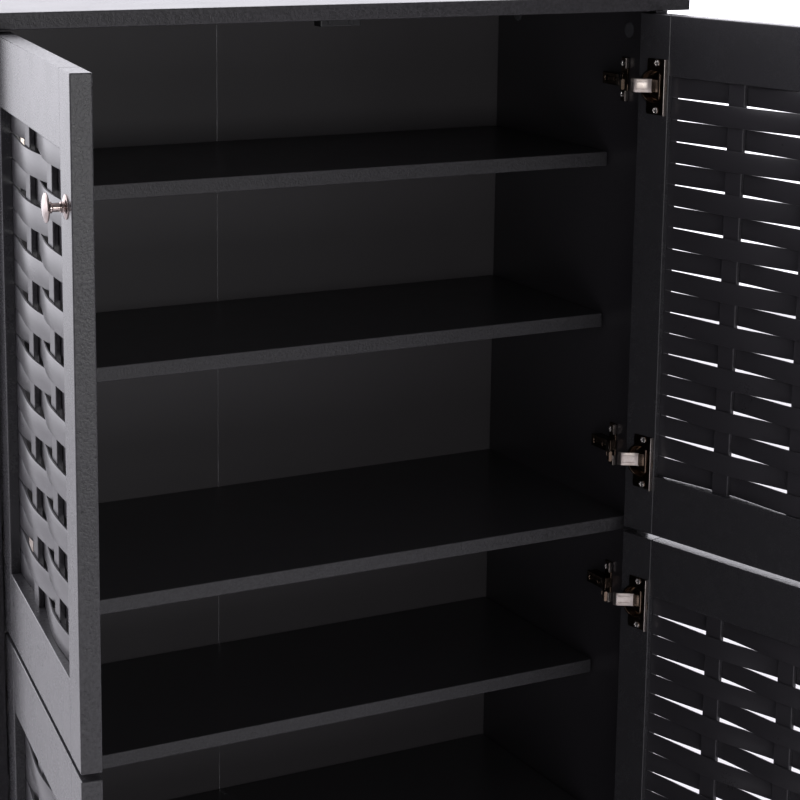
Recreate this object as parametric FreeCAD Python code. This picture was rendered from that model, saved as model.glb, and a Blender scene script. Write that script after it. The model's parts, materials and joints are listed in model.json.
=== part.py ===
import FreeCAD, Part
import os
import math

os.makedirs("parts", exist_ok=True)

# Shoe cabinet, millimetres, +Z up, the doors face -Y.
# The origin is on the floor under the middle of the plinth board.
# The doors are built standing open, which is how the cabinet rests.

# ---- boards and carcass ----
board = 15.0
inner_width = 698.0
carcass_depth = 308.0
compartment_height = 540.0
plinth_height = 75.0
plinth_setback = 22.0
back_thickness = 3.0
back_seam = 0.6
top_overhang_side = 16.0
top_overhang_front = 16.0
edge_round = 1.0
glide_thickness = 4.0

# ---- shelves ----
shelf_setback = 76.0
shelf_back_gap = 2.0
shelf_end_gap = 0.8
door_to_shelf_gap = 1.0
upper_shelf_levels = {"upper_shelf_high": 385.0, "upper_shelf_low": 210.0}
lower_shelf_levels = {"lower_shelf_high": 372.0, "lower_shelf_low": 197.0}
pin_diameter = 5.0
pin_depth = 9.0
pin_reach = 8.0
pin_clearance = 0.05
pin_inset = 34.0
pin_collar_diameter = 9.0
pin_collar_thickness = 1.5

# ---- doors ----
door_thickness = 17.0
door_side_gap = 2.0
door_middle_gap = 2.0
door_top_gap = 2.5
door_between_gap = 6.0
stile_width = 40.0
top_rail_height = 61.0
bottom_rail_height = 63.0
tenon_length = 9.0
tenon_thickness = 6.0
tenon_clearance = 0.1
bar_count = 2
bar_width = 20.0
bar_thickness = 5.0
slat_count = 19
slat_gap = 0.8
slat_thickness = 2.0
slat_to_bar_gap = 0.3
weave_inset = 1.5
slat_tongue = 1.2
groove_clearance = 0.2
left_opening = 99.0
right_opening = 103.0

# ---- door axis, measured from the side panel's front inner corner ----
axis_inward = 3.2
axis_back = 2.2

# ---- concealed hinges ----
cup_diameter = 35.0
cup_depth = 11.5
cup_wall = 0.9
cup_edge_distance = 3.0
cup_hole_clearance = 0.05
flange_length = 58.0
flange_width = 26.0
flange_thickness = 1.2
flange_offset = 4.5
flange_lip_height = 4.0
cup_screw_spacing = 48.0
screw_shank = 3.5
screw_head = 7.0
screw_head_height = 1.6
cup_screw_length = 11.0
plate_screw_length = 11.0
screw_clearance = 0.05
hinge_from_bottom = 76.0
hinge_from_top = 73.0
link_width = 14.0
link_thickness = 1.8
arm_width = 13.0
arm_thickness = 3.6
arm_back = 74.0
arm_bend_back = 44.0
arm_foot_height = 8.6
plate_screw_back = 49.0
plate_screw_spacing = 32.0
plate_thickness = 2.4
plate_wing_length = 46.0
plate_wing_width = 12.0
plate_body_length = 31.0
plate_body_width = 12.0
plate_body_height = 6.0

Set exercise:
Return only the lines spanning from the first line of the material through the line with "right_opening = 103.0", copied exactly, both ends kept.

Right answer:
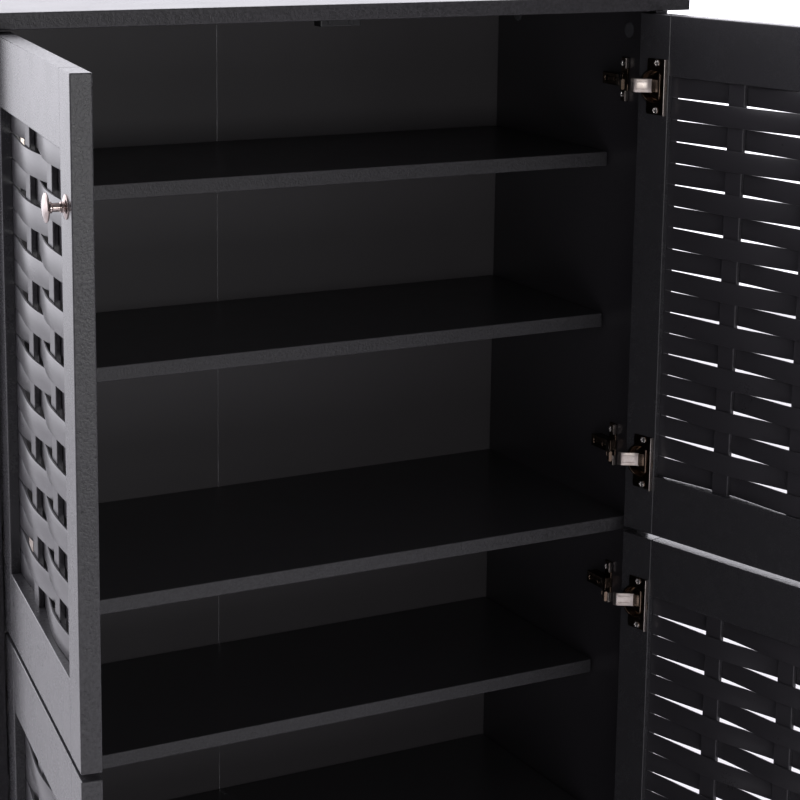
Recreate this object as parametric FreeCAD Python code. This picture was rendered from that model, saved as model.glb, and a Blender scene script. Write that script after it. The model's parts, materials and joints are listed in model.json.
=== part.py ===
import FreeCAD, Part
import os
import math

os.makedirs("parts", exist_ok=True)

# Shoe cabinet, millimetres, +Z up, the doors face -Y.
# The origin is on the floor under the middle of the plinth board.
# The doors are built standing open, which is how the cabinet rests.

# ---- boards and carcass ----
board = 15.0
inner_width = 698.0
carcass_depth = 308.0
compartment_height = 540.0
plinth_height = 75.0
plinth_setback = 22.0
back_thickness = 3.0
back_seam = 0.6
top_overhang_side = 16.0
top_overhang_front = 16.0
edge_round = 1.0
glide_thickness = 4.0

# ---- shelves ----
shelf_setback = 76.0
shelf_back_gap = 2.0
shelf_end_gap = 0.8
door_to_shelf_gap = 1.0
upper_shelf_levels = {"upper_shelf_high": 385.0, "upper_shelf_low": 210.0}
lower_shelf_levels = {"lower_shelf_high": 372.0, "lower_shelf_low": 197.0}
pin_diameter = 5.0
pin_depth = 9.0
pin_reach = 8.0
pin_clearance = 0.05
pin_inset = 34.0
pin_collar_diameter = 9.0
pin_collar_thickness = 1.5

# ---- doors ----
door_thickness = 17.0
door_side_gap = 2.0
door_middle_gap = 2.0
door_top_gap = 2.5
door_between_gap = 6.0
stile_width = 40.0
top_rail_height = 61.0
bottom_rail_height = 63.0
tenon_length = 9.0
tenon_thickness = 6.0
tenon_clearance = 0.1
bar_count = 2
bar_width = 20.0
bar_thickness = 5.0
slat_count = 19
slat_gap = 0.8
slat_thickness = 2.0
slat_to_bar_gap = 0.3
weave_inset = 1.5
slat_tongue = 1.2
groove_clearance = 0.2
left_opening = 99.0
right_opening = 103.0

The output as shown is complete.